In the area of supervision, we are undertaking a major cross-sectoral thematic review, focused on fraud controls in a number of sectors.

As part of this review, we will also be examining firms’ treatment of customers who fall victim to fraud - and we reiterate that firms must meet their liability obligations when customers fall victim to fraud.

Across all areas of financial crime, we expect firms to:

  • Understand your risks;
  • Invest in and enhance controls;
  • Report suspicious activity promptly and effectively;
  • Treat fraud victims fairly; and
  • Embrace technology with care, managing the risks to consumers and investors. 

Conclusion

What I have discussed today is a high level overview of the risks and challenges that we are dealing with in combatting financial crime. At the Central Bank, we will continue to implement our risk-based model of supervision, focusing on the highest risk sectors and seeking to ensure that firms are evolving their risk management frameworks to keep pace with emerging threats and mitigating the impact on their customers.
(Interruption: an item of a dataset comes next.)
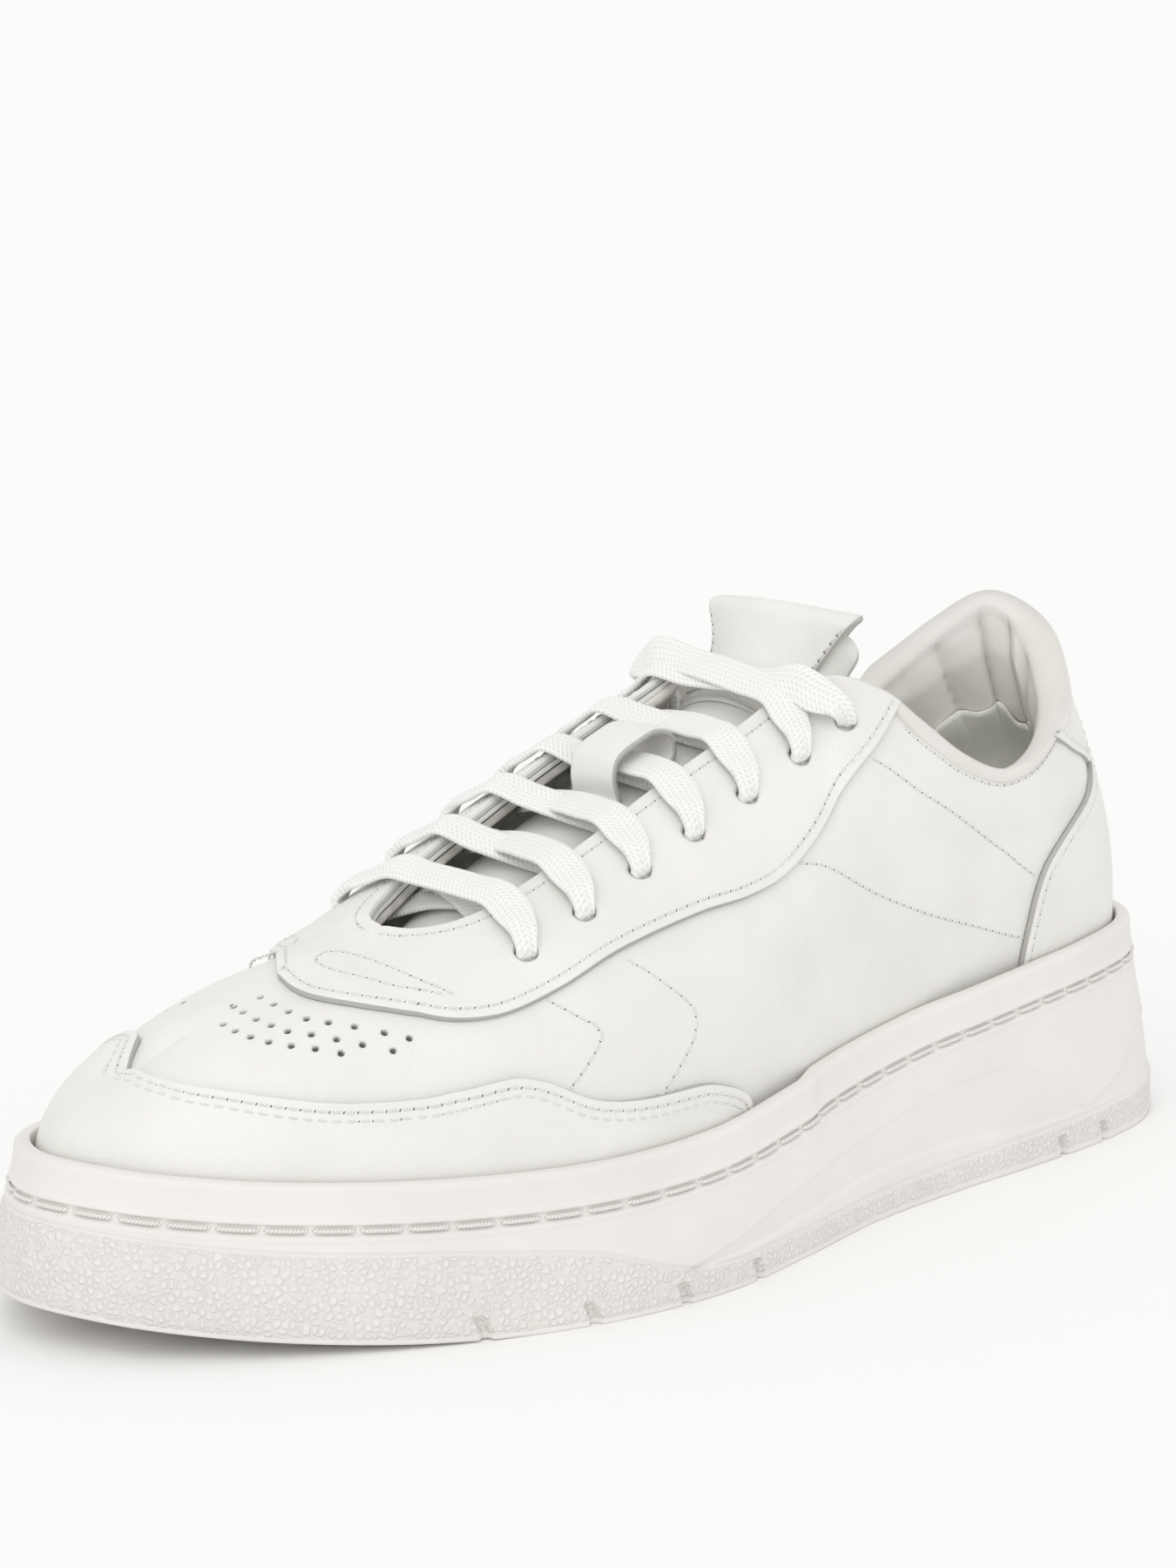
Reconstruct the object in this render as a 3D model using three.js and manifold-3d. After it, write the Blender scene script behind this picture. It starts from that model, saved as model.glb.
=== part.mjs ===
// Low-top leather court shoe, left foot, EU 43, laced and standing on a flat surface.
// Millimetres. +X points to the toe, +Y to the wearer's left (the outer side of the foot), +Z up.
// The origin is under the middle of the sole, at the height of the floor.
import * as THREE from 'three';
import { mergeVertices } from 'three/addons/utils/BufferGeometryUtils.js';
import Module from 'manifold-3d';

const wasm = await Module();
wasm.setup();

// ---------------------------------------------------------------- driving sizes
const shoeLength = 303.5;       // over the sole, heel to toe
const shoeWidth = 108.5;        // over the sole, at the ball of the foot
const upperRise = 1;            // scale of the upper's height over the rim
const rimLift = 0;              // added to the height of the sole's rim
const treadThickness = 5;       // rubber under the midsole
const rimWall = 3.3;            // rubber beside the upper, at the rim
const boardThickness = 1.8;
const sockThickness = 4;
const leather = 1.4;            // shell leather
const overlay = 1.4;            // leather pieces sewn on top of the shell
const stiffener = 0.9;          // sheets between shell and lining
const lining = 0.8;
const gripThickness = 0.9;
const seam = 0.3;               // clearance between sheets that touch
const collarPad = 5.2;          // greatest thickness of the foam in the collar
const tongueFace = 1.3;
const tonguePad = 4.2;
const laceWidth = 8;
const laceThickness = 1.4;
const laceBunched = [4.2, 2.1]; // width and thickness where the lace passes an eyelet
const eyeletDiameter = 5.6;
const aglet = { length: 22, diameter: 3.4 };
const threadDiameter = 1.1;     // thread that sews the sole's wall to the upper
const grooveWidth = 2.4;
const grooveDepth = 1.5;
const grooveBelowRim = 8.5;
const labelThickness = 1.2;
const keeperThickness = 1.1;

// ---------------------------------------------------------------- curves through chosen points
// A smooth curve through [key, value, value ...] rows, read at a key.
function smooth(rows, key) {
  const last = rows.length - 1;
  const x = Math.min(Math.max(key, rows[0][0]), rows[last][0]);
  let i = 0;
  while (i < last - 1 && x >= rows[i + 1][0]) i++;
  const slope = (j, c) => (rows[j + 1][c] - rows[j][c]) / (rows[j + 1][0] - rows[j][0]);
  const tangent = (j, c) => {
    if (j === 0) return slope(0, c);
    if (j === last) return slope(last - 1, c);
    const before = rows[j][0] - rows[j - 1][0];
    const after = rows[j + 1][0] - rows[j][0];
    return (slope(j - 1, c) * after + slope(j, c) * before) / (before + after);
  };
  const h = rows[i + 1][0] - rows[i][0];
  const t = (x - rows[i][0]) / h;
  const a = 2 * t ** 3 - 3 * t ** 2 + 1;
  const b = t ** 3 - 2 * t ** 2 + t;
  const c = -2 * t ** 3 + 3 * t ** 2;
  const d = t ** 3 - t ** 2;
  return rows[i].slice(1).map((v, k) =>
    a * v + b * h * tangent(i, k + 1) + c * rows[i + 1][k + 1] + d * h * tangent(i + 1, k + 1));
}
const smoothstep = (lo, hi, x) => THREE.MathUtils.smoothstep(x, lo, hi);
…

Understanding the need for a collective approach we will also continue to prioritise our engagement with international agencies, domestic organisations, regulated firms and the wider industry to understand emerging trends and risks and work together to raise standards.

And finally we will continue to be proactive in communicating our expectations to the firms we regulate recognising the first principle that regulated firms are responsible for identifying the financial crime to which they are exposed - and taking appropriate measures to mitigate those risks for the benefit of their customers.